Well granted this is from non-green light market with non-optimized speeds, knock down the theoretical testing speeds, knock down to device speeds, knock down again to peak traffic times and lots of LTE phones (possibly LTE iPhones), and add it to a network known for America's all inclusive best priced plans with unlimited data (with no asterisk * ;), and there's your real world speed. I'll be skeptical and hope for between 5-15mbps. Hopefully I'm very wrong

Stuck with Sprint despite horrific voice and data coverage (degraded over the past 2 years). I got an Airave from them FOC and am now playing the waiting game for when my Galaxy Nexus can grab and hold onto a decent signal away from the house. I guess I still have faith that they will turn this ship around.

Voice/text coverage on Sprint is identical to Verizon. They share towers. Data- that is a different story.

Me- I have seen no negative change in voice or data coverage at all in many years. I *have* seen a huge degrade in 3G data speeds, however.

Now I know what everyone is talking about this is why I don't want the Evo LTE cause of the frequency and it won't be compatible with 800mhz radio. On top of that LTE is in my area for Verizon and I thought that Sprint would start taking down the iDEN this year but nope. Now what happens when Clearwire is in the mix? Are we going to have tri band Sprint phones?

It could be two or three YEARS before 800Mhz LTE is widely available on Sprint. It is not a great reason to not buy a 1900Mhz LTE device now, which will still work on all those towers.

They have already started taking iDEN towers down. I had an iDEN blackberry for work and the coverage and building penetration has gotten bad.

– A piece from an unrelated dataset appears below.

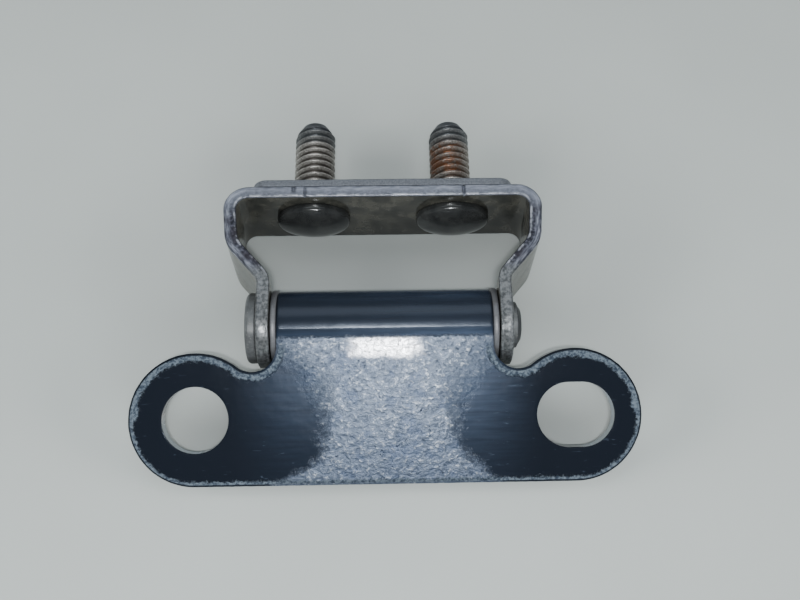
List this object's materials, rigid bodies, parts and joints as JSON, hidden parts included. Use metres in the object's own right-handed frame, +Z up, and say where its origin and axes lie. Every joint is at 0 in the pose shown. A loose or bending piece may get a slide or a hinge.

My theory is those are towers that have been converted to the new network vision already, OGEVO 3G seemed to degrade at the same time. Now I have a DuraMax and coverage for PTT and voice. is much better. Had a Admiral, great work smartphone, but had issues with it in a corporate environment.

They are actually still sell iDEN hardware ? That's so 2005. Thought they had stopped a year or so ago when they anounced they were shutting it down.

Unless you have a large corporate or government account, you haven't been able to buy iDEN phones for a while.

During the mass exodus from sprint "2006-2007" along with alto agency that still needed PTT, VZW had just re-launched their PTT service and I got say it was way better than anything sprint hybrid or cdma side had. Even on 1x you could do group calls with VZW. You still as far as understand need to be in a 3g area for Sprint cdma DC to work. Just like then any agency and companies that still depend on PTT service would benefit to moving to VZW. Better coverage and more dependable service than sprint cdma stuff. VZW would benefit from ramping up their marketing again.

People laugh at PTT but if people only knew the amount of contractors,gov and biz accounts that use the service is still pretty large and to them the least of their concerns is when is Sprint going to deploy LTE or when is the new Evo going to hit the stores.